For that matter, with a few registration holes and a toggle clamp, it looks to me like you could have a darn good connection for either one-off programming or for more extended debugging:

I think I may move in that direction, because then you can spread out your pogo pin pads and fit them wherever there's extra a little extra space on your PCB rather than having to bunch them all together, as in the case of the other solutions. In that sense, I suppose it's more or less a conventional custom-built bed-of-nails.

alphaHotel

@NeverDie said in Most reliable "best" radio:

I suppose it's more or less a conventional custom-built bed-of-nails.

:joy: :sunglasses:

NeverDie

@alphaHotel

Unfortunately, it also looks like it's the most work. I tried the picoblade on Version 1.0 of the Barebones, but I found that although picoblade makes the connection easily, the disconnection process is hard because it locks into place when you plug into it. So, for small projects, I'm looking into JST-SH connections, which have 1.0mm pitch and maybe (?) don't lock as well, which in this instance would be a good thing. I found some on amazon:
https://www.amazon.com/dp/B01DUC1M2O?psc=1&ref=ppx_yo2ov_dt_b_product_details
but the sockets are vertical. For right-angle sockets, I may may have to order from Aliexpress, because even Mouser just doesn't seem to stock them.

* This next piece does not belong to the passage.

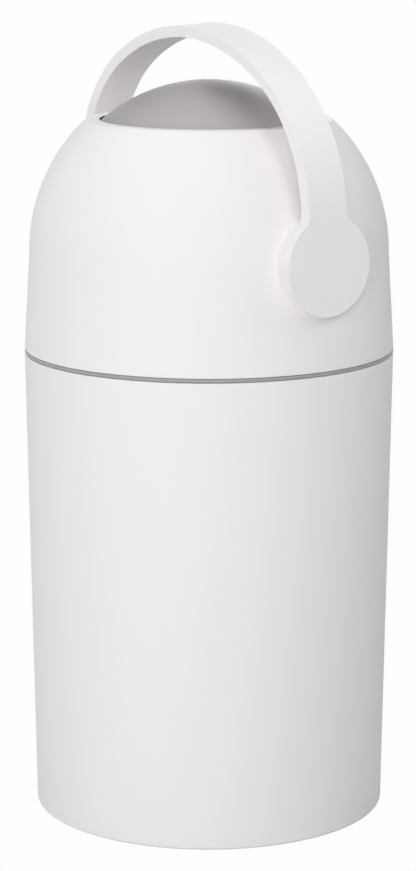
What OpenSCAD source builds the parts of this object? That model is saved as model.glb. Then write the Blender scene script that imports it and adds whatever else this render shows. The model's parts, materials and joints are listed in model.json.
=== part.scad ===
// Nappy bin with a turning ball drum
//
// Millimetres, Z up. The origin is the centre of the base, on the floor.
// The handle turns the drum about an axis along X. The drum has a chute right
// through it, along Y at rest, and a piston that slides in the chute and
// pushes the nappy out when the drum is turned over.

/* [Bin] */
// Radius where the bin stands on the floor
base_r = 139; // [128:1:155]
// How much wider the bin is at the seam
flare = 6; // [2:0.5:12]
// Height of the bin body, up to the seam
body_h = 365.6; // [260:0.1:480]
// Wall thickness of the bin and of the lid
wall = 2.6; // [2:0.1:3.4]
// Thickness of the bin's floor
floor_t = 3; // [2:0.5:5]
// Height of the hollow under the floor
foot_h = 6; // [4:0.5:12]
// Width of the ring that the bin stands on
foot_w = 9; // [6:1:20]
// Number of ribs under the floor
foot_ribs = 6; // [3:1:12]

/* [Bag ring] */
// Visible thickness of the bag ring
ring_t = 2.8; // [2:0.1:6]
// Height of the collar that tucks the bag into the bin
collar_h = 15; // [10:1:30]
// Wall of that collar
collar_t = 2; // [1.4:0.1:3]

/* [Lid] */
// Height of the straight lower part of the lid
cone_h = 75.6; // [60:0.1:110]
// How much narrower that part is at its top than at the seam
lid_taper = 4.4; // [2:0.1:8]
// Thickness of the flat land round the opening
land_t = 2.6; // [2:0.1:4]
// Rounding of the land's outer edge
land_round = 5; // [2:0.5:7]
// Height of the skirt that plugs into the bag ring
skirt_h = 10; // [7:1:14]
// Wall of that skirt
skirt_t = 3; // [2.6:0.1:4]
// Thickness of the lid's gasket cord
gasket_d = 2.4; // [2:0.1:3]
// How far the flat bosses stand out past the lid's widest point at the pivot
boss_stand = 2.3; // [2:0.1:6]
// Wall of the tube that holds each pivot bush
tube_t = 3.4; // [2.4:0.1:5]
// Stiffening ribs beside each tube
boss_rib_t = 1.6; // [1:0.1:3]

/* [Drum] */
// Height of the pivot above the centre of the lid's dome
pivot_rise = 4.9; // [0:0.1:9]
// How much smaller the ball is than the dome
ball_inset = 12.4; // [12:0.1:16]
// Wall of the two drum shells
shell_t = 2.4; // [2:0.1:3.2]
// Radius of the chute
chute_r = 75; // [60:1:80]
// Wall of the chute tube
chute_t = 2.2; // [1.6:0.1:3]
// Width of the seat for the stop ring round each mouth
seat_w = 6.9; // [6.6:0.1:9]
// How far each stop ring's lip reaches in over the chute
lip_w = 4; // [3:0.1:6]
// Dark gap between the ball and the edge of the lid's opening
opening_gap = 1; // [0.5:0.1:2]
// Distance of the flat on each side of the ball in from the ball's surface
flat_depth = 6.4; // [5:0.1:8]
// Lean of the handle and drum as they stand at rest
rest_lean = 2.5; // [-5:0.5:5]

/* [Pivot] */
// Radius of the trunnion's sleeve, which turns in the bush
journal_r = 12; // [11:0.5:14]
// Wall of the pivot bush
bush_t = 3; // [2:0.1:4]
// Radius of the trunnion's flange
flange_r = 30; // [28:0.5:31]
// Thickness of that flange
flange_t = 3; // [2.5:0.1:3.4]
// Radius of the keyed stub inside each end of the handle
stub_r = 9; // [8:0.1:9.5]
// Length of that stub
stub_l = 8.9; // [6:0.1:10]
// Width of the stop lug on each trunnion
lug_w = 8; // [6:0.5:10]

/* [Handle] */
// Width of the handle
handle_w = 35; // [26:1:44]
// Thickness at the top of the handle
crown_t = 8.5; // [6:0.1:12]
// Thickness of the handle's legs
leg_t = 10.4; // [8:0.1:12]
// How much further the top stands from the pivot than the hub faces do
arch_rise = 20.8; // [14:0.1:40]
// Angle from upright at which the top arc turns into the shoulder arc
arch_split = 33; // [25:1:40]
// Radius of the round hub at each end
hub_r = 38.4; // [34:0.1:44]
// Thickness of the hub
hub_t = 7; // [5:0.1:9]
// Fillet between hub and leg
hub_fillet = 9; // [4:0.5:14]

/* [Drum housing] */
// Gap between the ball and the bowl under it
bowl_gap = 2.2; // [1.5:0.1:2.6]
// Wall of the bowl
bowl_t = 2.4; // [2:0.1:3]
// How much wider the drop opening is than the drum's mouth
drop_margin = 3.3; // [2.6:0.1:5]
// Thickness of the seal under the bowl
seal_t = 3; // [2:0.1:5]
// Length of the spout under the drop opening
spout_l = 15; // [8:1:30]

/* [Piston] */
// Length of the piston's sleeve
sleeve_l = 36; // [28:1:60]
// Wall of the sleeve
sleeve_t = 4; // [3.4:0.1:6]
// Wall of the piston's end caps
cap_t = 2.4; // [1.8:0.1:3.4]
// Width of each wiper ring
wiper_w = 2.8; // [2:0.1:4]

/* [Hidden] */
$fn = 128;
fine = 400;          // for the thin slice of ball that each stop ring is cut from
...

I was faced with this same problem previously when I did this project: https://www.openhardware.io/view/510/Multi-Sensor-TempHumidityPIR-LeakMagnetLightAccel

My "solution" at the time was, in future versions, to use a micro-usb connector, which indeed was much smaller, but there was nearly universal pushback on that from people saying that anything which looks like a micro-usb connector would be mistaken for an actual USB connector, and at some point end-users would hook it up wrongly on that assumption and basically destroy the system with 5 volts. Thinking about it now, that grim outcome could be avoided by the addition of just a single diode, but then again that's yet another extra part and more board real estate.